Когда через несколько недель он испустил последний вздох, я даже не горевала – так хорошо нам было вдвоем все эти дни. Я не хотела идти на похороны, потому что я-то знала, что он не умер и еще ест сладости, вдыхая аромат жасмина, где-то в небесах. Стоило мне поднять голову, казалось, что и мне достаются крошки от его пиров. Я так и видела его, лежащего в постели: «Значит, жизнь вас выкрасила? – Точно. И я ничего не имею против. Пусть берет цветные карандаши, какие хочет. Я не буду возражать».
Я тоже была пейзажем, обработанным жизнью, белым, розовым, голубым и внезапно черным, изборожденным. Да, пусть она берет все цветные карандаши, какие хочет.
Нахель ждал меня за моим столом. Мы купили маамуль. Я раскрошила печенье в листок бумаги, на котором написала стихотворение для Соломона, и сложила его в виде птицы. Потом повела Нахеля к морю. Птица-лакомка поплыла по волнам. Немного сладости в рай…
Жизнь пошла своим чередом, петляя между моими камнями и сорной травой. Я писала Луне каждую неделю, хоть и была уверена, что она рвет мои письма, даже не потрудившись их прочесть. «Дорогая Луна, все здесь спрашивают меня о тебе и просят тебя поцеловать. Стоит лето, тяжелое от зноя, и нам иногда трудно дышать. Я караулю рассвет на террасе и пытаюсь представить себе, как ты живешь…»
Конечно, она никогда не отвечала. Каждый месяц я получала письмо от Муны, она объясняла, что Луна очень занята, у нее нет ни минутки свободной, чтобы написать мне. «…Луна просит крепко тебя поцеловать… Она очень по тебе скучает…»
Муна понимала все с самого начала, но ничего не говорила.
31
Так прошло еще два года, дорогое мое дитя. Шел 1937-й. Все более густая толпа окружала стол, потому что слава моя разнеслась далеко за пределы улицы, где я жила. Ко мне приезжали люди из всего Ливана, разных вероисповеданий. Дни стали неделями, недели месяцами.
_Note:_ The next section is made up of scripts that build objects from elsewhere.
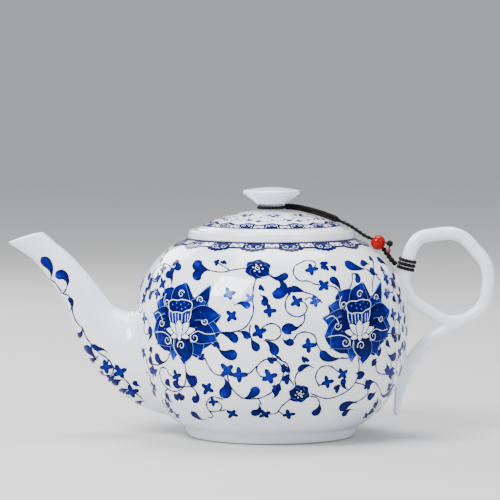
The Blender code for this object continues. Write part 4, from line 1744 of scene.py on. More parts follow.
class Brush:
    """Draws marks on a sheet, in millimetres."""

    def __init__(self, sheet: Sheet) -> None:
        """Keeps the sheet and the origin, turn and scale that marks are drawn with."""
        self.sheet = sheet
        self.origin, self.angle, self.scale, self.flip = np.zeros(2), 0.0, 1.0, 1.0

    def at(
        self, x: float, y: float, degrees: float = 0.0, scale: float = 1.0, flip: float = 1.0,
    ) -> "Brush":
        """Moves the origin that marks are drawn round.

        Args:
            x, y: the new origin.
            degrees: the turn of the marks.
            scale: their size.
            flip: -1 to mirror them.

        Returns:
            The brush itself.
        """
        self.origin, self.angle = np.array((x, y), float), math.radians(degrees)
        self.scale, self.flip = scale, flip
        return self

    def put(self, points: Points) -> Array:
        """Points moved to the current origin."""
        points = np.array(points, float) * (self.flip, 1.0) * self.scale
        c, s = math.cos(self.angle), math.sin(self.angle)
        return points @ np.array([[c, s], [-s, c]]) + self.origin

    def ribbon(
        self, ink: Ink, points: Points, halves: Array, tones: Sequence, layer: int, across: int = 4,
        rim: float = 0.0,
    ) -> None:
        """A band along a line.

        Args:
            ink: its Ink.
            points: the line's points, in the brush's own frame.
            halves: half the width at each point.
            tones: the tone at each point.
            layer: its height in the stack.
            across: cells from side to side.
            rim: how much darker its edges are than its middle.
        """
        line = self.put(points)
        way = np.gradient(line, axis=0)
        way /= np.maximum(np.linalg.norm(way, axis=1)[:, None], 1e-9)
        side = np.stack([-way[:, 1], way[:, 0]], 1)
        rows, shades = [], []
        for place in np.linspace(-1, 1, across + 1):
            rows.append(line + side * (np.array(halves) * self.scale * place)[:, None])
            shades.append(np.array(tones) - rim * abs(place) ** 2.5)
        count = len(line)
        index = np.arange(count * (across + 1)).reshape(across + 1, count)
        faces = np.stack([index[:-1, :-1], index[:-1, 1:], index[1:, 1:], index[1:, :-1]], -1).reshape(-1, 4)
        self.sheet.add(ink, np.vstack(rows), faces.tolist(), np.concatenate(shades), layer)

    def fan(
        self, ink: Ink, centre: Point, outline: Points, tone: float, layer: int, rim: float = 0.0,
        rings: int = 4,
    ) -> None:
        """A filled shape round a centre.

        Args:
            ink: its Ink.
            centre: the middle point.
            outline: the closed outline's points.
            tone: the tone in its middle.
            layer: its height in the stack.
            rim: how much darker its edge is.
            rings: how many rings it is cut into.
        """
        middle = np.array(centre, float)
        outline = np.array(outline, float)
        points, tones = [middle], [tone]
        for ring in range(1, rings + 1):
            share = ring / rings
            points += list(middle + (outline - middle) * share)
            tones += [tone - rim * share**3] * len(outline)
        count = len(outline)
        faces = [[0, 1 + i, 1 + (i + 1) % count] for i in range(count)]
        for ring in range(rings - 1):
            low, high = 1 + ring * count, 1 + (ring + 1) * count
            for i in range(count):
                faces.append([low + i, high + i, high + (i + 1) % count, low + (i + 1) % count])
        self.sheet.add(ink, self.put(points), faces, tones, layer)

    def line(
        self, points: Points, width: float = 0.60, layer: int = 4, ink: Ink = Ink.LINE, tone: float = 0.2,
    ) -> None:
        """A thin smooth line that swells and thins a little.

        Args:
            points: the points that it passes.
            width: its width.
            layer: its height in the stack.
            ink: its Ink.
            tone: its tone.
        """
        route = through(points, 0.7)
        sway = 1 + 0.18 * np.sin(np.arange(len(route)) * 0.9)
        self.ribbon(ink, route, width / 2 * sway, np.full(len(route), tone), layer, across=1)

    def curl(
        self, x: float, y: float, radius: float, start: float, sweep: float, width: float = 0.56,
        shrink: float = 0.55, ink: Ink = Ink.LINE, layer: int = 4,
    ) -> None:
        """An open loop that tightens as it turns.

        Args:
            x, y: the loop's centre.
            radius: its first radius.
            start, sweep: its first angle and its turn, in degrees.
            width: the line's width.
            shrink: the share of the radius lost by its end.
            ink: its Ink.
            layer: its height in the stack.
        """
        t = np.linspace(0, 1, max(10, int(abs(sweep) / 16)))
        angle = np.radians(start + sweep * t)
        reach = radius * (1 - shrink * t**1.6)
        points = np.stack([x + reach * np.cos(angle), y + reach * np.sin(angle)], 1)
        self.line(points, width, layer, ink)

    def leaf(
        self, points: Points, width: float, tone: float = 0.62, rim: float = 0.5, layer: int = 8,
        tail: float = 0.2,
    ) -> None:
        """A comma-shaped leaf from its thin tail to its round head.

        Args:
            points: its middle line, tail first.
            width: its greatest width.
            tone: the tone of its head.
            rim: how much darker its edges are.
            layer: its height in the stack.
            tail: half its width at the tail.
        """
        route = through(points, 0.6)
        t = np.linspace(0, 1, len(route))
        halves = np.maximum(tail * (1 - t**8), width * 0.72 * np.sin(math.pi * t**2.4) ** 0.62)
        shade = 0.05 + (tone - 0.05) * t**1.3
        self.ribbon(Ink.WASH, route, halves, shade, layer, across=6, rim=rim)

    def petal(
        self, base: Point, tip: Point, width: float, bend: float = 0.0, low: float = 0.1,
        high: float = 0.75, layer: int = 10, edge: float = 0.30, full: float = 0.75,
    ) -> None:
        """A pointed petal with a pale edge.

        Args:
            base, tip: its ends.
            width: its greatest width.
            bend: how far its middle bows to the left.
            low, high: its tone at the base and near the tip.
            layer: its height in the stack.
            edge: the width of the pale edge.
            full: how full its shoulders are.
        """
        base, tip = np.array(base, float), np.array(tip, float)
        way = tip - base
        side = np.array([-way[1], way[0]]) / np.linalg.norm(way)
        route = through([base, (base + tip) / 2 + side * bend, tip], 0.8)
        t = np.linspace(0, 1, len(route))
        halves = width / 2 * np.sin(math.pi * (0.12 + 0.88 * t) ** 0.95) ** (full + 0.55 * t**3)
        halves[-1] = 0.02
        self.ribbon(Ink.WASH, route, halves + edge, np.full(len(route), 1.1), layer, across=6)
        shade = low + (high - low) * t**1.5
        self.ribbon(Ink.WASH, route, halves, shade, layer + 1, across=8, rim=0.32)

    def star(
        self, x: float, y: float, size: float, degrees: float = 0.0, tone: float = 0.5, layer: int = 8,
    ) -> None:
        """A four-pointed flower with waisted sides.

        Args:
            x, y: its centre.
            size: its reach.
            degrees: its turn.
            tone: the tone in its middle.
            layer: its height in the stack.
        """
        angles = np.linspace(0, 2 * math.pi, 33)[:-1] + math.radians(degrees)
        lobes = np.abs(np.cos(2 * (angles - math.radians(degrees))))
        reach = 1.36 * size * (0.46 + 0.54 * lobes**1.8) * (1 + 0.10 * np.cos(angles * 3))
        outline = np.stack([x + reach * np.cos(angles), y + reach * np.sin(angles)], 1)
        self.fan(Ink.WASH, (x, y), outline, tone, layer, rim=0.42)

    def dot(
        self, x: float, y: float, radius: float, ink: Ink = Ink.WASH, tone: float = 0.3, layer: int = 8,
        stretch: float = 1.0,
    ) -> None:
        """A round or stretched dot.

        Args:
            x, y: its centre.
            radius: its radius.
            ink: its Ink.
            tone: its tone.
            layer: its height in the stack.
            stretch: its height for a width of one.
        """
        angles = np.linspace(0, 2 * math.pi, 17)[:-1]
        outline = np.stack([x + radius * np.cos(angles), y + radius * stretch * np.sin(angles)], 1)
        self.fan(ink, (x, y), outline, tone, layer, rim=0.2, rings=2)

    def sprig(self, x: float, y: float, degrees: float, size: float = 1.0, tone: float = 0.5) -> None:
        """Three short leaves that fan out from one stalk.

        Args:
            x, y: the stalk's foot.
            degrees: which way it points.
            size: its scale.
            tone: the leaves' tone.
        """
        for spread, length in ((-50, 2.9), (0, 3.6), (52, 2.9)):
            a = math.radians(degrees + spread)
            tip = (x + math.cos(a) * length * size, y + math.sin(a) * length * size)
            middle = ((x + tip[0]) / 2 - math.sin(a) * 0.3, (y + tip[1]) / 2 + math.cos(a) * 0.3)
            self.leaf([(x, y), middle, tip], 2.0 * size, tone, 0.4)

    def white_curl(
        self, x: float, y: float, radius: float, start: float = 0.0, turn: float = 1.0, layer: int = 40,
    ) -> None:
        """A white spiral, as on a folded petal.

        Args:
            x, y: its centre.
            radius: its first radius.
            start: its first angle in degrees.
            turn: 1 or -1 for the way it turns.
            layer: its height in the stack.
        """
        t = np.linspace(0, 1, 22)
        angle = math.radians(start) + turn * 2 * math.pi * 1.25 * t
        reach = radius * (1 - 0.85 * t)
        points = np.stack([x + reach * np.cos(angle), y + reach * np.sin(angle)], 1)
        self.ribbon(Ink.RESERVE, points, 0.06 + 0.17 * (1 - t), np.ones(22), layer, across=2)


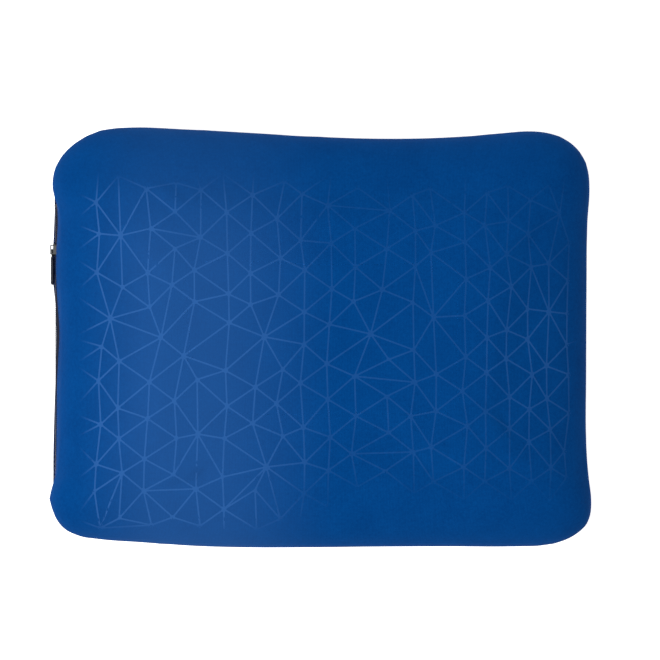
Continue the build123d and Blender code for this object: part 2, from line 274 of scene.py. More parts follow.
def moulded(name, base, edge, roughness, grain, coat=0.0):
    # plastic or rubber with a fine spark-eroded grain and slight handling marks
    material, shader, start = newMaterial(name, roughness, {
        "Specular IOR Level": 0.5,
        "Coat Weight": coat,
        "Coat Roughness": 0.25,
    })
    place = start.make("TexCoord", None, None, 3)
    fine = place.noise(grain * 3, 2, 0.6)
    marks = place.noise(grain / 6, 4, 0.65)
    plug(shader, "Base Color", (marks * 0.8 + fine * 0.35 - 0.1).held().colours(base, edge))
    plug(shader, "Roughness", (roughness - 0.1 + marks * 0.22).held())
    raiseBy(shader, fine, 0.02 * mm, 0.5)
    return material


def enamelled(name, base, edge):
    # black lacquer on metal, worn through on the busy spots
    material, shader, start = newMaterial(name, 0.34, {
        "Metallic": 0.55,
        "Coat Weight": 0.5,
        "Coat Roughness": 0.18,
    })
    place = start.make("TexCoord", None, None, 3)
    wear = place.noise(520, 4, 0.7)
    peel = place.noise(1400, 2, 0.5)
    worn = wear.fromTo(0.58, 0.78)
    plug(shader, "Base Color", worn.colours(base, edge))
    plug(shader, "Roughness", (0.28 + wear * 0.22).held())
    plug(shader, "Metallic", 0.45 + worn * 0.4)
    raiseBy(shader, peel, 0.015 * mm, 0.4)
    return material


def coatedFilm(name, base, light):
    # a fine ripstop grid under soft creases
    material, shader, start = newMaterial(name, 0.42, {
        "Specular IOR Level": 0.45,
        "Coat Weight": 0.2,
        "Coat Roughness": 0.35,
    })
    place = start.make("TexCoord", None, None, 3)
    x, y, z = place.parts()
    rate = 2 * math.pi / (0.8 * mm)
    grid = (((x + z) * rate).sine() * ((y + z) * rate).sine() * 0.5 + 0.5).held()
    creases = place.noise(22, 5, 0.62, 0.8)
    plug(shader, "Base Color", (creases * 0.8 + grid * 0.2).held().colours(base, light))
    plug(shader, "Roughness", (0.32 + creases * 0.25).held())
    raiseBy(shader, grid * 0.2 + creases * 4, 0.1 * mm, 0.6)
    return material


def openFoam(name, poreShade, wall):
    material, shader, start = newMaterial(name, 0.95, {"Specular IOR Level": 0.2})
    place = start.make("TexCoord", None, None, 3)
    cells = place.make("TexVoronoi", {"feature": "F1"}, {"Vector": place, "Scale": 900.0})
    tint = place.noise(9, 3, 0.6)
    rim = cells.fromTo(0.15, 0.62)
    # painted shade: the pores are painted darker, as the shade in their hollows, and the walls between them
    # lighter
    plug(shader, "Base Color", (rim * 0.7 + tint * 0.4).held().colours(poreShade, wall))
    raiseBy(shader, rim, 0.35 * mm, 0.8)
    return material


navyDeep, navyLight = colour(6, 12, 38), colour(20, 34, 74)
blueDeep, blueLight, blueInk = colour(0, 50, 108), colour(3, 74, 142), colour(42, 90, 153)
# the paler colour of the painted sheen
paintedSheenBlue = colour(44, 88, 148)
finishes = {
    "topKnit": knit("brushedKnitBlue", blueDeep, blueLight, paintedSheenColour=paintedSheenBlue),
    "baseKnit": knit("brushedKnitNavy", navyDeep, navyLight),
    "print": knit("tonalPrint", blueDeep, blueLight, paintedSheenColour=paintedSheenBlue, ink=blueInk),
    "tape": wovenTape("zipTapeNavy", colour(5, 7, 18), colour(24, 30, 54)),
    "binding": wovenTape("bindingTapeNavy", colour(8, 14, 36), colour(36, 46, 82), 0.9 * mm, 0.4),
    "thread": wovenTape("sewingThread", colour(16, 30, 72), colour(70, 88, 140), 0.3 * mm),
    "coil": moulded("coilNylon", colour(8, 11, 22), colour(34, 38, 56), 0.38, 700),
    "metal": enamelled("blackEnamel", colour(14, 15, 18), colour(92, 94, 98)),
    "grip": moulded("softGrip", colour(6, 8, 24), colour(16, 20, 44), 0.62, 600),
    "film": coatedFilm("bladderFilm", colour(120, 126, 132), colour(168, 173, 178)),
    "foam": openFoam("openCellFoam", colour(150, 138, 98), colour(228, 218, 176)),
    "hardValve": moulded("valveHard", colour(30, 33, 38), colour(52, 56, 62), 0.45, 500),
    "softValve": moulded("valveSoft", colour(22, 24, 28), colour(44, 47, 52), 0.66, 420),
    "button": moulded("valveButton", colour(134, 140, 146), colour(172, 177, 182), 0.34, 600, 0.3),
}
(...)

Иногда я ходила на восточный базар у Пушечной площади, чтобы вдохнуть знакомые запахи: мамину лаванду, дедушкин кожаный бювар, папин табак. Я медленно шла по улочкам. Меня больше не преследовали страхи, потому что все, чего я когда-то боялась, уже произошло. Я носила на шее единственную вещь, которая была мне по-настоящему дорога: деревянное сердечко Жиля. Люди здоровались со мной: для одних я писала, другие были обо мне наслышаны. Выйдя с базара, я шла по улице, где продавали свои вздохи проститутки. Мне особенно нравилась одна из них, Шерин. Она уже трижды приходила ко мне и просила написать письмо для ее десятилетней дочурки Лейлы, которая жила с родителями ее мужа в Алеппо. Они не хотели больше видеть невестку, и ею владела неодолимая печаль. У нее был детский взгляд, словно заблудившийся в теле молодой женщины, и это особенно трогало меня. Лейла, Луна… Сколько девочек росло без матерей…
Я писала все это, чего, я знала, никогда не будет, но слова на бумаге придавали Шерин сил. Она бежала, чтобы быть ближе, еще ближе к своим мечтам, и увлекала меня за собой. Сидя на лестнице в уличной тени, мы разговаривали обо всем и ни о чем, пока балет желаний шел своим чередом под палящим солнцем.
Я все больше привыкала приходить к людям домой, чтобы глубже проникнуть в их жизнь и открыть для себя ее самые тайные уголки. Я любила входить в дома, видеть комнаты, ковры, фотографии. Пейзаж каждой жизни многое мне говорил, открывая о каждом подробности, обогащавшие мои письма. Я стала кем-то вроде врачевателя душ, без устали выискивая нужное слово, чтобы облегчить страдания. Однажды утром я вошла в великолепное жилище. Меня привели к богато одетой женщине, о которой я, однако, сразу поняла, что она несчастлива.
– Я хочу, чтобы вы работали только для меня. Мне надо написать очень много писем. Я прошу об этом вас, – сказала она.